### Provided data
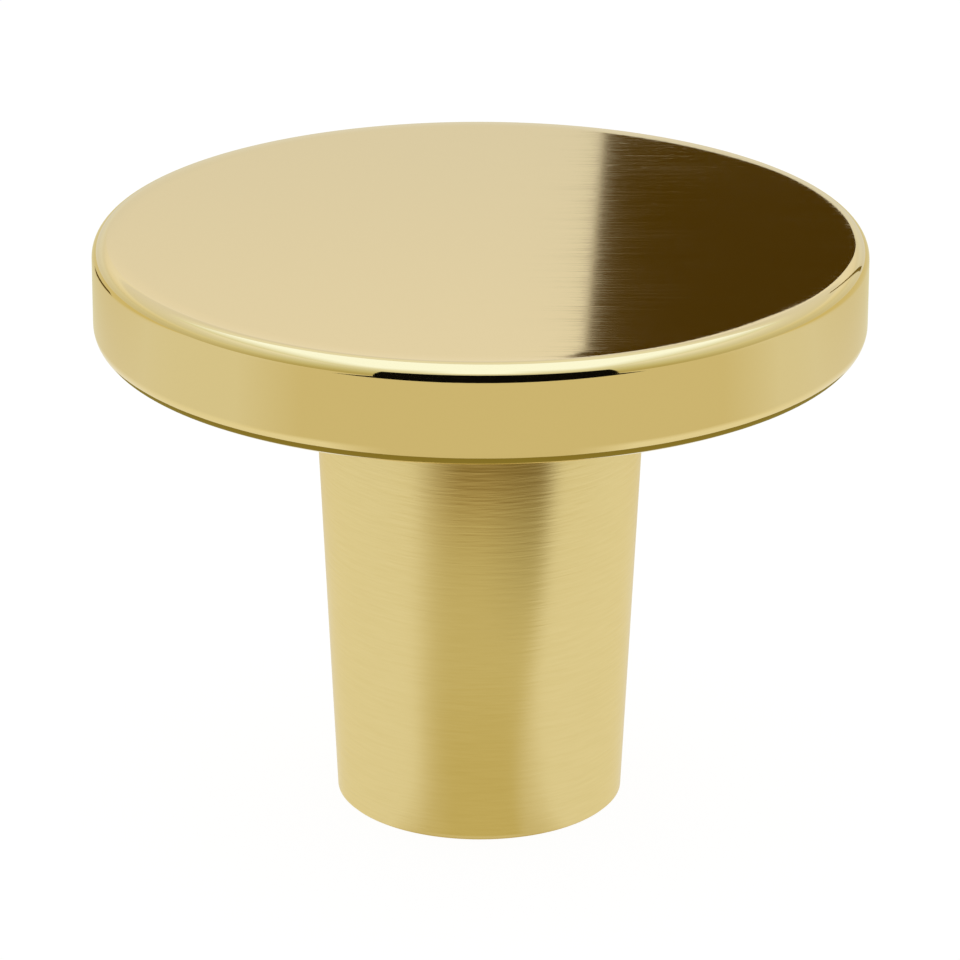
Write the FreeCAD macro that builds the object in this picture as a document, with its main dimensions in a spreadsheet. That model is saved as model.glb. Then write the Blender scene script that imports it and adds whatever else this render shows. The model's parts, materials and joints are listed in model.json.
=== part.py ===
import FreeCAD, Part
import math
import os

import Sketcher

# A cabinet knob turned from one piece of brass: a thick flat disc for the fingers on a slim
# stem that narrows towards the door. The frame stands on the stem's base: Z is the turning
# axis, z = 0 is the face that meets the door, and the disc's broad face looks along +Z.
# All lengths are in millimetres.

NODE = "knob"

SIZES = {
    # The disc that is gripped.
    "head_diameter": 33.0,
    "head_thickness": 4.4,
    "face_edge_radius": 0.7,
    "lower_edge_radius": 0.8,
    # The stem, measured from the door to the disc's underside.
    "stem_length": 21.0,
    "stem_diameter_at_head": 14.4,
    "stem_diameter_at_base": 12.4,
    "base_edge_bevel": 0.1,
    # The blind hole for the fixing screw, drilled to the tapping size of an M4 thread.
    "tapping_drill_diameter": 3.3,
    "drilled_depth": 12.0,
    "drill_point_angle": 118.0,
    "mouth_diameter": 4.4,
    "mouth_angle": 90.0,
}


def make_sheet(doc):
    """The sheet of driving sizes, one named cell each."""
    sheet = doc.addObject("Spreadsheet::Sheet", "sizes")
    for row, (name, value) in enumerate(SIZES.items(), start=1):
        sheet.set(f"A{row}", name)
        sheet.set(f"B{row}", str(value))
        sheet.setAlias(f"B{row}", name)
    doc.recompute()
    return sheet


def origin_feature(body, role):
    """One of the body's own origin planes or axes."""
    return next(part for part in body.Origin.OriginFeatures if part.Role == role)


def bind(sketch, constraint, name, formula):
    """Adds a named dimension to the sketch and ties it to the sheet."""
    index = sketch.addConstraint(constraint)
    sketch.renameConstraint(index, name)
    sketch.setExpression(f"Constraints.{name}", formula)


def turned_profile(body, sheet):
    """Half of the knob's outline, from the axis outwards, ready to be turned about Z."""
    sketch = body.newObject("Sketcher::SketchObject", "turned_profile")
    sketch.AttachmentSupport = [(origin_feature(body, "XZ_Plane"), "")]
    sketch.MapMode = "FlatFace"

    base = sheet.stem_diameter_at_base / 2
    neck = sheet.stem_diameter_at_head / 2
    rim = sheet.head_diameter / 2
    shoulder = sheet.stem_length
    face = shoulder + sheet.head_thickness
    corners = [(0, 0), (base, 0), (neck, shoulder), (rim, shoulder), (rim, face), (0, face)]
    points = [FreeCAD.Vector(x, y, 0) for x, y in corners]
    foot, taper, underside, side, top, axis = sketch.addGeometry(
        [Part.LineSegment(a, b) for a, b in zip(points, points[1:] + points[:1])], False
    )

    start, end = 1, 2
    lines = [foot, taper, underside, side, top, axis]
    for this, following in zip(lines, lines[1:] + lines[:1]):
        sketch.addConstraint(Sketcher.Constraint("Coincident", this, end, following, start))
    sketch.addConstraint(Sketcher.Constraint("Coincident", foot, start, -1, 1))
    for flat in (foot, underside, top):
        sketch.addConstraint(Sketcher.Constraint("Horizontal", flat))
    for upright in (side, axis):
        sketch.addConstraint(Sketcher.Constraint("Vertical", upright))

    def across(line, length, name, formula):
        constraint = Sketcher.Constraint("DistanceX", -1, 1, line, end, length)
        bind(sketch, constraint, name, formula)

    across(foot, base, "stem_radius_at_base", "sizes.stem_diameter_at_base / 2")
    across(taper, neck, "stem_radius_at_head", "sizes.stem_diameter_at_head / 2")
    across(underside, rim, "head_radius", "sizes.head_diameter / 2")
    up_stem = Sketcher.Constraint("DistanceY", -1, 1, taper, end, shoulder)
    bind(sketch, up_stem, "stem_length", "sizes.stem_length")
    up_side = Sketcher.Constraint("DistanceY", side, start, side, end, face - shoulder)
    bind(sketch, up_side, "head_thickness", "sizes.head_thickness")
    return sketch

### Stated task
Your task is to reproduce the whole listing exactly.

### Output of the exercise
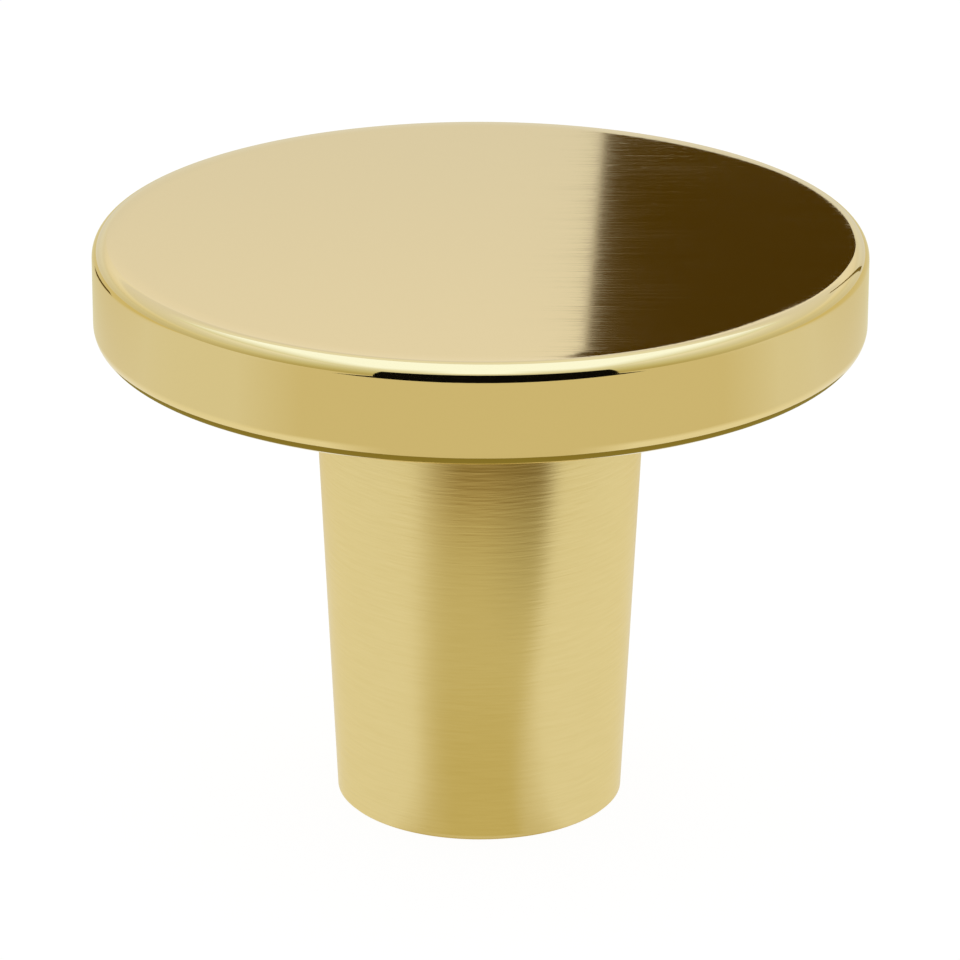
Write the FreeCAD macro that builds the object in this picture as a document, with its main dimensions in a spreadsheet. That model is saved as model.glb. Then write the Blender scene script that imports it and adds whatever else this render shows. The model's parts, materials and joints are listed in model.json.
=== part.py ===
import FreeCAD, Part
import math
import os

import Sketcher

# A cabinet knob turned from one piece of brass: a thick flat disc for the fingers on a slim
# stem that narrows towards the door. The frame stands on the stem's base: Z is the turning
# axis, z = 0 is the face that meets the door, and the disc's broad face looks along +Z.
# All lengths are in millimetres.

NODE = "knob"

SIZES = {
    # The disc that is gripped.
    "head_diameter": 33.0,
    "head_thickness": 4.4,
    "face_edge_radius": 0.7,
    "lower_edge_radius": 0.8,
    # The stem, measured from the door to the disc's underside.
    "stem_length": 21.0,
    "stem_diameter_at_head": 14.4,
    "stem_diameter_at_base": 12.4,
    "base_edge_bevel": 0.1,
    # The blind hole for the fixing screw, drilled to the tapping size of an M4 thread.
    "tapping_drill_diameter": 3.3,
    "drilled_depth": 12.0,
    "drill_point_angle": 118.0,
    "mouth_diameter": 4.4,
    "mouth_angle": 90.0,
}


def make_sheet(doc):
    """The sheet of driving sizes, one named cell each."""
    sheet = doc.addObject("Spreadsheet::Sheet", "sizes")
    for row, (name, value) in enumerate(SIZES.items(), start=1):
        sheet.set(f"A{row}", name)
        sheet.set(f"B{row}", str(value))
        sheet.setAlias(f"B{row}", name)
    doc.recompute()
    return sheet


def origin_feature(body, role):
    """One of the body's own origin planes or axes."""
    return next(part for part in body.Origin.OriginFeatures if part.Role == role)


def bind(sketch, constraint, name, formula):
    """Adds a named dimension to the sketch and ties it to the sheet."""
    index = sketch.addConstraint(constraint)
    sketch.renameConstraint(index, name)
    sketch.setExpression(f"Constraints.{name}", formula)


def turned_profile(body, sheet):
    """Half of the knob's outline, from the axis outwards, ready to be turned about Z."""
    sketch = body.newObject("Sketcher::SketchObject", "turned_profile")
    sketch.AttachmentSupport = [(origin_feature(body, "XZ_Plane"), "")]
    sketch.MapMode = "FlatFace"

    base = sheet.stem_diameter_at_base / 2
    neck = sheet.stem_diameter_at_head / 2
    rim = sheet.head_diameter / 2
    shoulder = sheet.stem_length
    face = shoulder + sheet.head_thickness
    corners = [(0, 0), (base, 0), (neck, shoulder), (rim, shoulder), (rim, face), (0, face)]
    points = [FreeCAD.Vector(x, y, 0) for x, y in corners]
    foot, taper, underside, side, top, axis = sketch.addGeometry(
        [Part.LineSegment(a, b) for a, b in zip(points, points[1:] + points[:1])], False
    )

    start, end = 1, 2
    lines = [foot, taper, underside, side, top, axis]
    for this, following in zip(lines, lines[1:] + lines[:1]):
        sketch.addConstraint(Sketcher.Constraint("Coincident", this, end, following, start))
    sketch.addConstraint(Sketcher.Constraint("Coincident", foot, start, -1, 1))
    for flat in (foot, underside, top):
        sketch.addConstraint(Sketcher.Constraint("Horizontal", flat))
    for upright in (side, axis):
        sketch.addConstraint(Sketcher.Constraint("Vertical", upright))

    def across(line, length, name, formula):
        constraint = Sketcher.Constraint("DistanceX", -1, 1, line, end, length)
        bind(sketch, constraint, name, formula)

    across(foot, base, "stem_radius_at_base", "sizes.stem_diameter_at_base / 2")
    across(taper, neck, "stem_radius_at_head", "sizes.stem_diameter_at_head / 2")
    across(underside, rim, "head_radius", "sizes.head_diameter / 2")
    up_stem = Sketcher.Constraint("DistanceY", -1, 1, taper, end, shoulder)
    bind(sketch, up_stem, "stem_length", "sizes.stem_length")
    up_side = Sketcher.Constraint("DistanceY", side, start, side, end, face - shoulder)
    bind(sketch, up_side, "head_thickness", "sizes.head_thickness")
    return sketch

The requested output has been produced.